Key Highlights

  • Snowflake (NYSE: SNOW) has surged approximately 88% in the past month, driven by a Blowout Q1 FY27 Earnings beat and a landmark $6 billion five-year AWS Partnership that has repositioned the company as a core AI infrastructure enabler.
  • The T-REX 2X Long SNOW Daily Target ETF is designed to deliver twice Snowflake's daily price return, offering traders an amplified vehicle to express a bullish view on one of software's hottest momentum names.
  • Snowflake reported adjusted EPS of $0.39 against estimates of $0.32, with Revenue rising 33.5% year over year to $1.39 billion, triggering a wave of analyst price target upgrades from Wedbush, JPMorgan, Bank of America, and Argus.
  • Wall Street carries a Moderate Buy consensus on SNOW, with Argus holding one of the Street's most aggressive targets at $300 per share, reflecting growing conviction in the agentic AI data infrastructure opportunity.
  • Like all daily leveraged ETFs, this product resets exposure every session and is subject to Volatility decay, making it a short-term trading tool rather than a vehicle for long-term investors seeking sustained Snowflake exposure.

Eighty-eight percent in a single month is not a rally.

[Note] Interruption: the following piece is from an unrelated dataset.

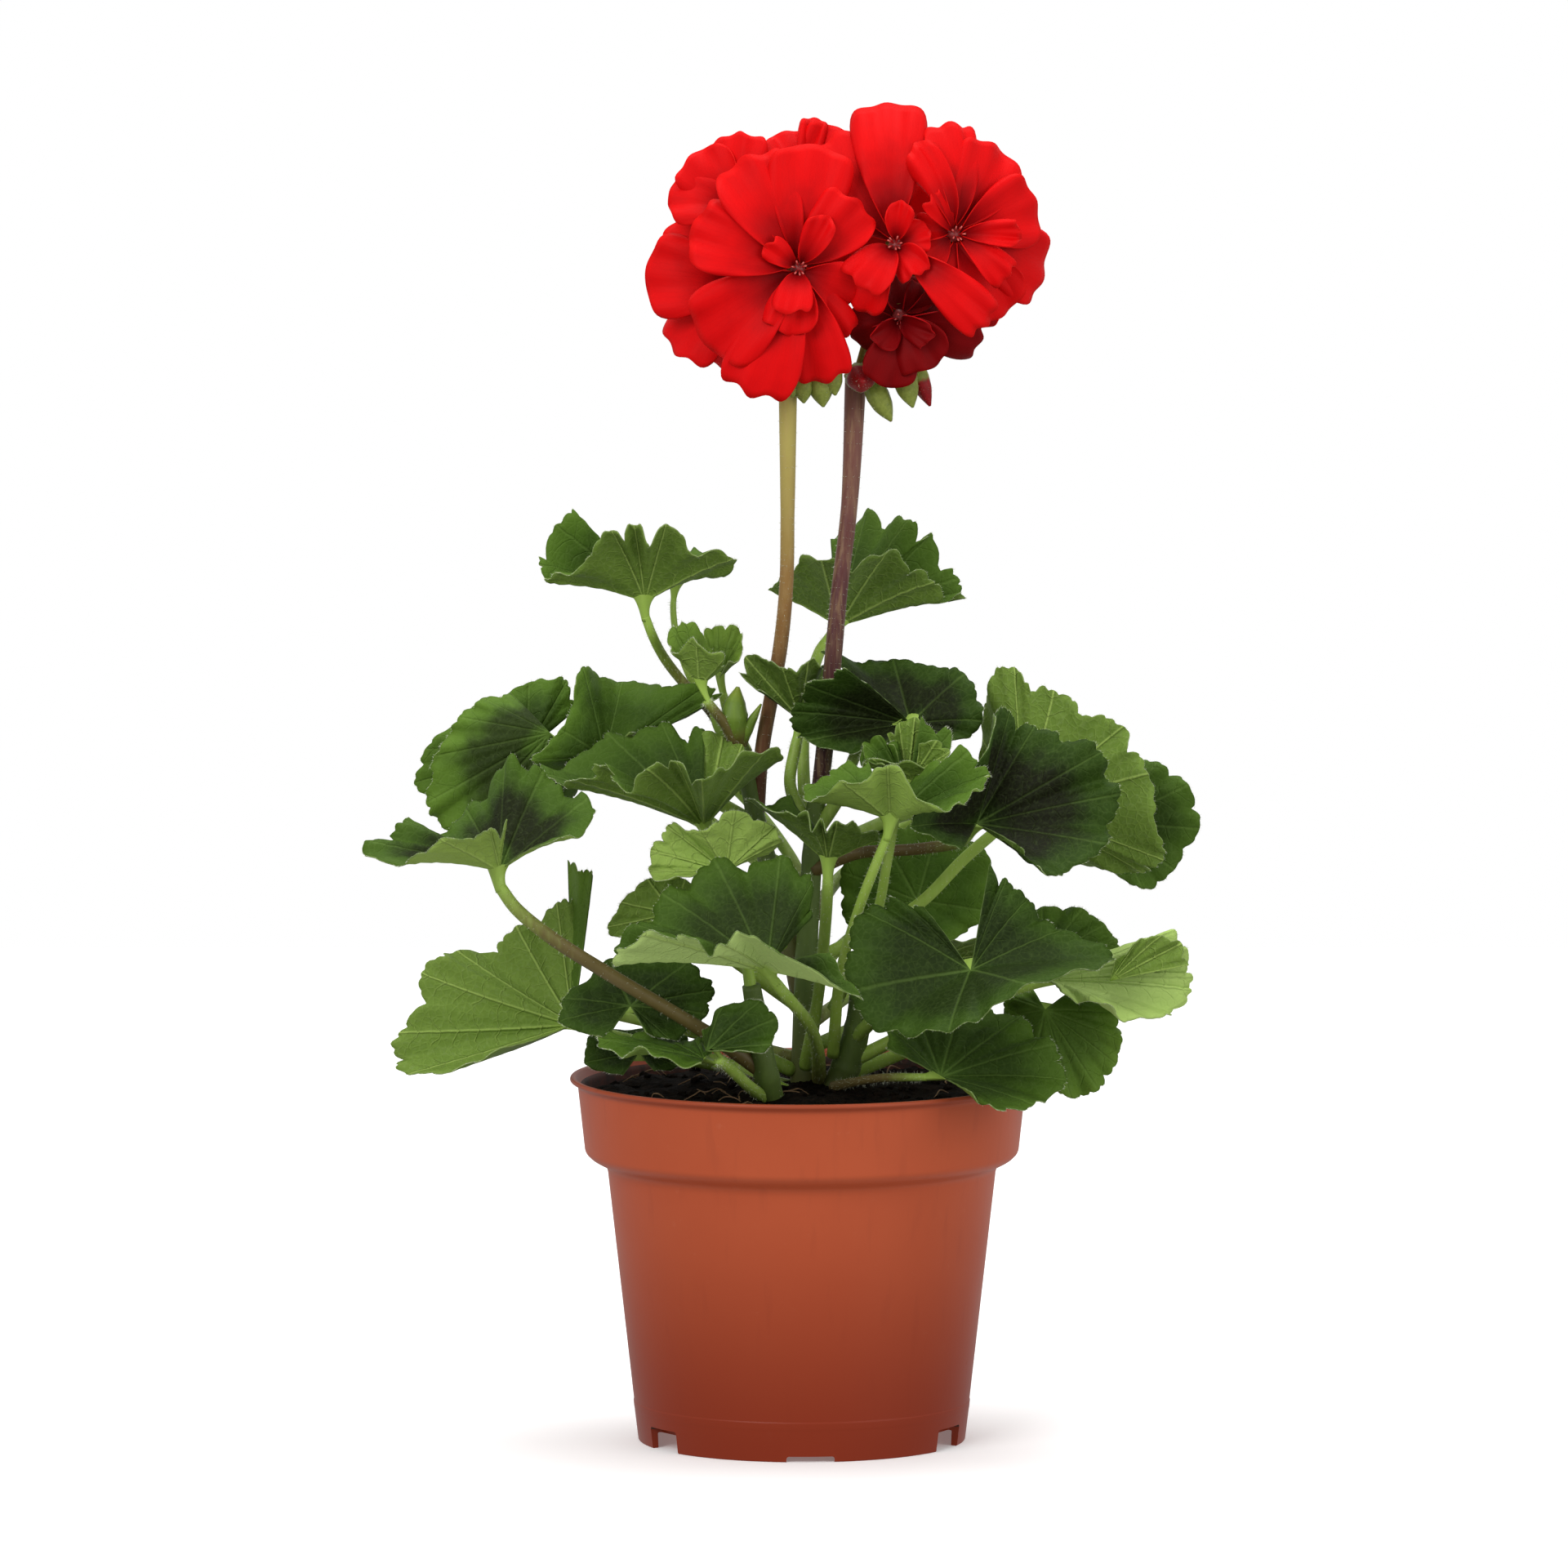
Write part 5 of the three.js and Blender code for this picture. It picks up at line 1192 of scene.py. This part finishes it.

It is a rerating. When a large-cap enterprise software company moves that far, that fast, it signals something more fundamental than momentum chasing or sector rotation. It signals that the market's entire framework for valuing the company has shifted. That is precisely what has happened to Snowflake, and understanding why it happened is the starting point for any serious examination of whether the T-REX 2X Long SNOW Daily Target ETF deserves a place in a trader's short-term toolkit.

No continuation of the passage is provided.